Un colpo di scena in un film che non ha promesso colpi di scena. Un’idea che ribalta la chiave di lettura con cui abbiamo visto il film. È quella di spettatori abituati a troppe storie rosa in cui i personaggi femminili sono dipendenti da quelli maschili. La rivoluzione del finale di C’è ancora domani sta proprio nell’aver preso i nostri pregiudizi filmici inconsci e averli ribaltati. Tutto questo sotto la luce del sole. Chi è stato attento, il finale, è riuscito a prevederlo! Merito del film, che ha dosato bene gli indizi, non solo di chi ha intuìto.
… al momento giusto
Paola Cortellesi arrivava in sala il 26 ottobre con C’è ancora domani. L’11 novembre la cronaca nera raccontava dell’omicidio di Giulia Cecchettin. Il cinema aiutava in quei giorni i genitori e gli insegnanti a trovare le parole, a proporre riflessioni e soluzioni. Non è stata una coincidenza che ha alimentato il passaparola del film. Dal momento che in Italia si conta un femminicidio ogni due giorni il punto non è la coincidenza con il fatto di cronaca, il punto è che Paola Cortellesi ha dato un contenuto su cui intavolare una discussione. Ha aperto una finestra di dialogo su una vergogna passata troppe volte sotto silenzio o nella rassegnazione.

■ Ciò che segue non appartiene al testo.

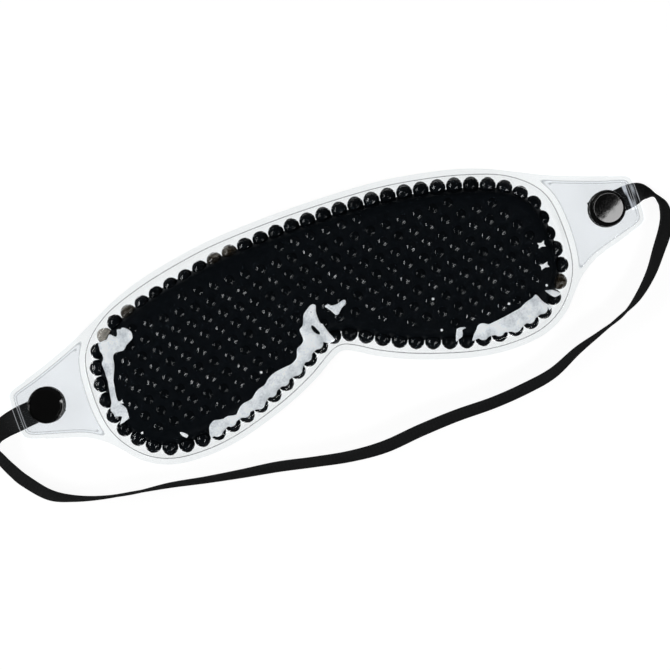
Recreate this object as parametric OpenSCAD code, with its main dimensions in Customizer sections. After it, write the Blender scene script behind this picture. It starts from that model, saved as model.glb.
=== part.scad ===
/* [Pouch] */
// Width of the bead pouch between the seams at its two ends
pouch_w = 166.4; // [150:0.2:172]
// Height of the brow seam above the line through the snaps
brow_h = 33; // [28:0.5:38]
// Depth of the cheek seams below the line through the snaps
cheek_h = 31.8; // [28:0.2:36]
// Depth of the nose notch's seam below the line through the snaps
nose_h = 13.6; // [12.4:0.2:18]
// Thickness of the filled pouch as it lies on a table
pouch_t = 11; // [11:0.2:13]
// Distance over which each film curves from the seam to its flat middle
edge_run = 12; // [11.4:0.2:12.6]
// Thickness of one film
film_t = 0.35; // [0.2:0.05:0.4]
// Width of the welded rim outside the seam
rim_w = 2; // [1.5:0.1:4]

/* [Ears] */
// Distance between the centres of the two snaps
snap_span = 198; // [192:1:210]
// Length of each ear beyond the centre of its snap
ear_reach = 11.3; // [9:0.1:16]
// Height of each ear at its outer end
ear_end_h = 15.6; // [13:0.2:20]
// How far the ear's slanted edges spread between its outer end and the snap's centre
ear_flare = 3; // [1:0.1:5]
// Rounding of the ear's two outer corners
ear_corner = 2.4; // [1.6:0.1:3]

/* [Beads] */
// Diameter of a gel bead
bead_d = 5.4; // [5.2:0.1:5.6]
// Least clearance between two beads, and between a bead and a film
bead_gap = 0.1; // [0.05:0.01:0.15]
// Least distance from the seam to the row of beads that follows it
edge_gap = 0.8; // [0.8:0.1:1.2]
// Depth of the pool of carrier fluid on the back film
pool_t = 0.2; // [0.1:0.05:0.25]

/* [Snaps] */
// Diameter of the visible caps
cap_d = 12.4; // [11:0.2:13]
// Thickness of a cap at its raised rim
cap_t = 1.2; // [1.1:0.1:1.4]
// Bevel on the edges of the snap's mouldings
snap_edge = 0.25; // [0.1:0.05:0.3]
// Width of a cap's raised rim
cap_rim_w = 0.8; // [0.6:0.1:1.6]
// Depth of the dish inside a cap's rim
cap_dish = 0.5; // [0.3:0.05:0.6]
// Diameter of a cap's post
post_d = 1.9; // [1.6:0.1:2.2]
// Diameter of the head that clinches a post
head_d = 3.2; // [2.8:0.1:3.4]
// Thickness of the head that clinches a post
head_t = 0.45; // [0.35:0.05:0.5]
// Diameter of the socket and of the stud's base
snap_d = 9.6; // [9:0.2:10.6]
// Thickness of the socket's plate and of the stud's base
plate_t = 0.75; // [0.6:0.05:0.8]
// Outer diameter of the stud's knob
knob_d = 5.8; // [5.4:0.1:6]
// Wall of the stud's knob
knob_wall = 0.9; // [0.8:0.05:0.95]
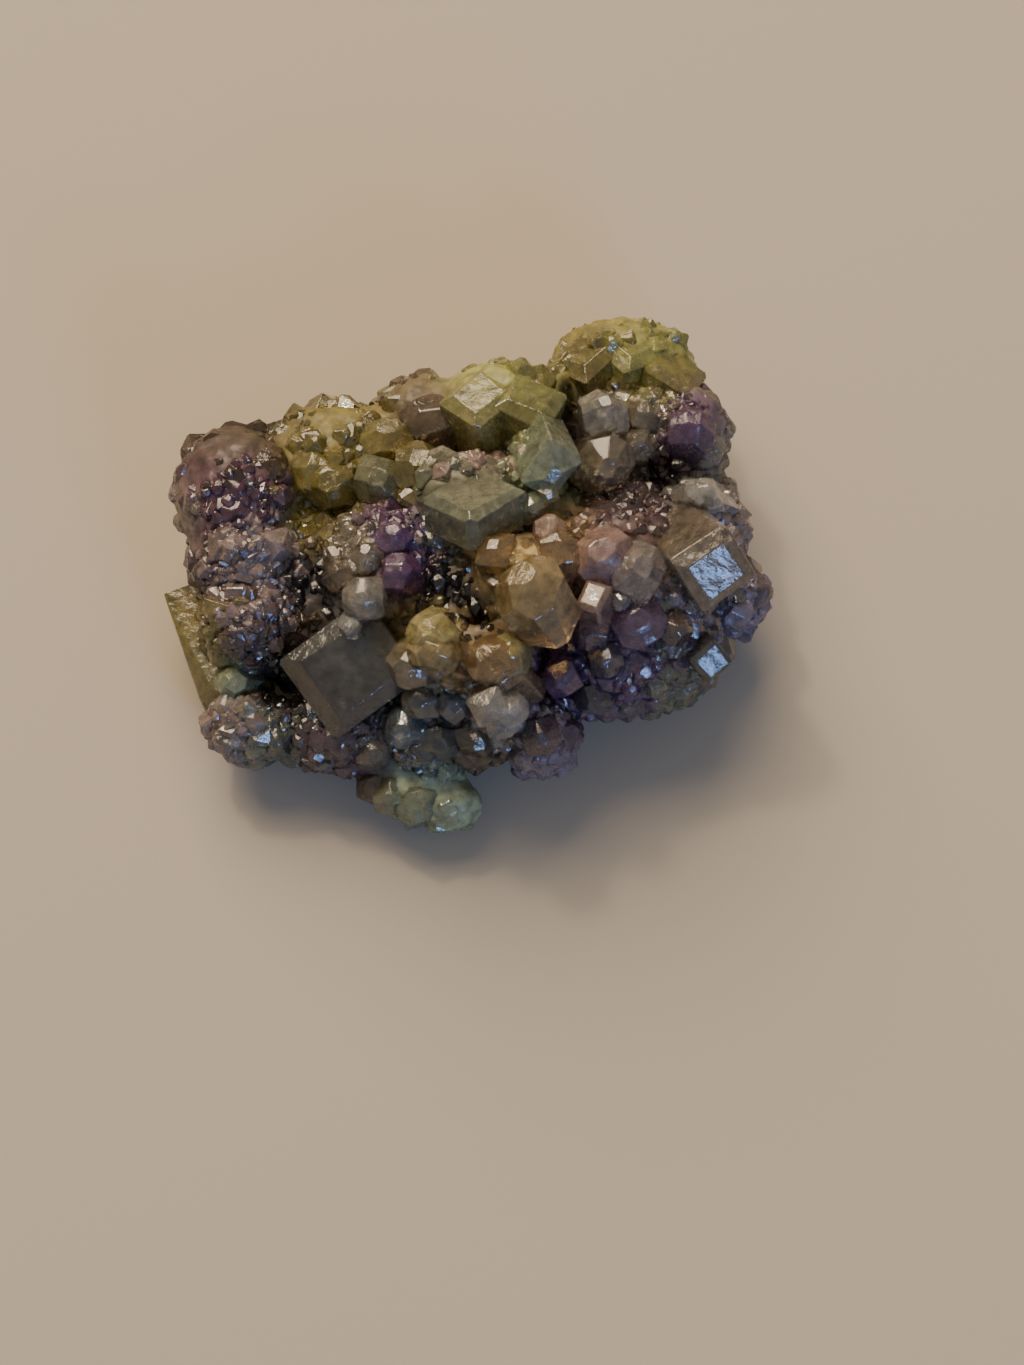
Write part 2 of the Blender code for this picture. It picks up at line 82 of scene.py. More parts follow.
FAR_OUT = 80.0  # where the rays that look for the mass begin
BUNCH_LENGTH = 1.4  # of a crystal of unit width
BUNCH_PROUD = (0.18, 0.42)  # how far small crystals stand out, in widths
BUNCH_SCATTER = 0.35  # how far their axes leave the mass's normal
CAP_RANGE = (0.06, 0.3)  # of the small crystals, as a share of their width
DEPTH_RANGE = (0.8, 1.0)
GRAIN_WIDTH = (0.25, 0.6)
ROUNDED_PART = 0.7  # of the small crystals
SHADE_RANGE = (0.85, 1.4)  # how bright a crystal's own tint may be
FOOT_FACES = -0.96  # height of the normal, under which a surface belongs to the foot
HIDDEN_MIDDLE = (0, 2, 5)  # across, up and height at which the rays for hidden crystals aim
HIDDEN_SPREAD = (9, 3)  # how far off it they aim, across and deep
LOWEST_RISE = -1.4  # of those rays
PROTOTYPES = 28  # shapes of small crystals
SEED = 14
HIDDEN_SEED = 6

# Knobs on the mass: how fine they are, and how far they stand out
KNOBS = [
    (1.1, 0.16),
    (2.6, 0.09),
]

# How the photograph frames the cluster
FRAME_PIXELS = (1024, 1365)
PIXELS_PER_MM = 20.0
FRAME_MIDDLE = (1.95, -3.2)  # across and up
AIM_HEIGHT = 6.0
VIEW_DISTANCE = 240.0
SENSOR = 36.0
NEAREST_SEEN = 0.005  # in metres
TO_VIEW = Vector((0, -math.cos(VIEW_ELEVATION), math.sin(VIEW_ELEVATION)))

# Tints as sRGB, each with the family of clear material that carries it, and how bright the mass
# below shows the tint
PALETTE = {
    "violet": ((128, 86, 136), "purple", 0.7),
    "wine": ((126, 78, 104), "purple", 0.7),
    "plum": ((116, 90, 98), "purple", 0.6),
    "lilac": ((172, 150, 144), "milky", 0.6),
    "mauve": ((158, 144, 164), "milky", 0.7),
    "pale_violet": ((164, 150, 176), "clear", 0.5),
    "olive": ((154, 140, 68), "olive", 0.9),
    "lime": ((186, 184, 104), "olive", 0.9),
    "sage": ((146, 152, 126), "olive", 0.7),
    "pale_green": ((186, 200, 160), "milky", 0.8),
    "mint": ((206, 222, 200), "clear", 1.0),
    "amber": ((200, 168, 118), "amber", 1.1),
    "gold": ((238, 212, 150), "amber", 1.1),
    "honey": ((230, 226, 152), "clear", 1.2),
    "salmon": ((242, 206, 178), "amber", 1.2),
    "rose": ((200, 164, 156), "milky", 0.6),
    "brown": ((156, 134, 106), "amber", 0.6),
    "umber": ((120, 98, 76), "amber", 0.5),
    "smoke": ((190, 178, 156), "clear", 0.7),
    "clear": ((238, 236, 226), "clear", 1.5),
    "slate": ((126, 128, 122), "slate", 0.5),
    "mist": ((150, 162, 168), "clear", 0.45),
    # painted shade: the near-black that darkens the pits, clefts and hollows
    "ink": ((44, 36, 40), "slate", 0.5),
}
MASS_SHADE = 0.55  # for all the tints together
OWN_SHARE = 0.6  # of a crystal's tint that is its own, the rest is that of its zone

# Families of clear material: how clear, its roughness and how much rougher its hazy spots are,
# and the colour of the absorption and its density per metre
FAMILIES = {
    "purple": (0.8, 0.13, 0.3, (168, 128, 172), 200.0),
    "olive": (0.76, 0.06, 0.25, (196, 186, 110), 110.0),
    "amber": (0.85, 0.03, 0.12, (236, 208, 156), 90.0),
    "milky": (0.74, 0.16, 0.3, (225, 220, 210), 60.0),
    "clear": (0.85, 0.03, 0.10, (220, 214, 200), 50.0),
    "slate": (0.85, 0.04, 0.15, (112, 114, 108), 220.0),
}
CRYSTAL_IOR = 1.7

# The cloudy mass: its shine, the share of light that it scatters, and how far each colour goes in
MASS_GLOSS = (0.44, 0.25)  # roughness, and how much rougher its hazy spots are
MASS_IOR = 1.5
MASS_GLOW = 0.4
MASS_GLOW_RADIUS = (1.0, 0.8, 0.6)
MASS_GLOW_SCALE = 0.0015

# Patterns of all the materials, their fineness per metre and their ranges
CLOUD_SCALE = 1500.0
CLOUD_RANGE = (0.3, 0.7)
CLOUD_SHADE = (0.45, 1.35)  # of the tint
RIPPLE_SCALE = 1700.0
RIPPLE_STRENGTH = 0.5
RIPPLE_DEPTH = 0.00014
SPOT_SCALE = 2600.0
SPOT_RANGE = (0.4, 0.65)

# Lamps half a metre away: heading and elevation in degrees, size in metres, watts and colour
LAMP_DISTANCE = 0.5
LAMPS = {
    "warm_lamp": (112, 48, 0.48, 4.5, (1.0, 0.80, 0.56)),
    "warm_spark": (124, 54, 0.05, 0.7, (1.0, 0.86, 0.66)),
    "window": (300, 24, 0.17, 0.8, (0.26, 0.48, 1.0)),
    "window_spark": (294, 34, 0.06, 0.4, (0.26, 0.46, 1.0)),
}
SKY_COLOUR = (1.0, 0.93, 0.84, 1)
SKY_STRENGTH = 0.32
FLOOR_SIZE = 3.0
FLOOR_DROP = 0.00002  # below the cluster, in metres
FLOOR_COLOUR = (0.38, 0.325, 0.25, 1)
FLOOR_ROUGHNESS = 0.9

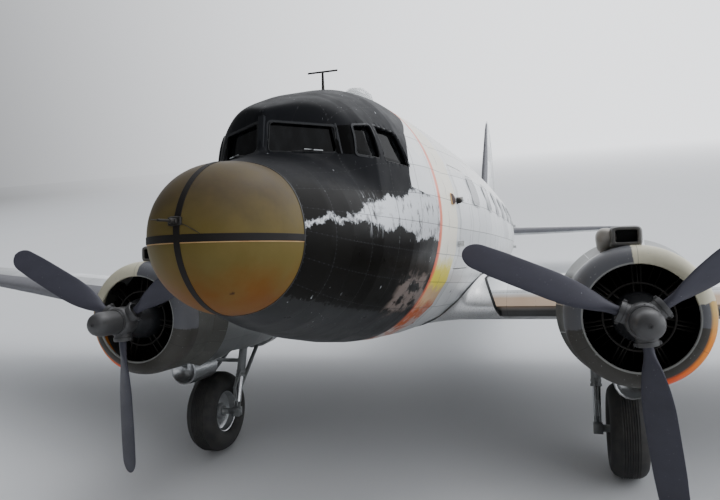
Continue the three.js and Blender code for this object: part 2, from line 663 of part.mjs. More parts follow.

Di parole, sul dramma dei femminicidi, sono state spese in abbondanza. Moltissime a vuoto, troppe fatte di sola retorica. C’è ancora domani ha provato a fare di più: dove non c’erano più discorsi da fare ha creato una storia. Ha poi lasciato una domanda: dopo questo finale di riscatto, che cosa succede a Delia lungo i titoli di coda? Che destino le spetta in quel fatidico domani? La risposta è lasciata fuori dalla sala. Come fanno i bei film.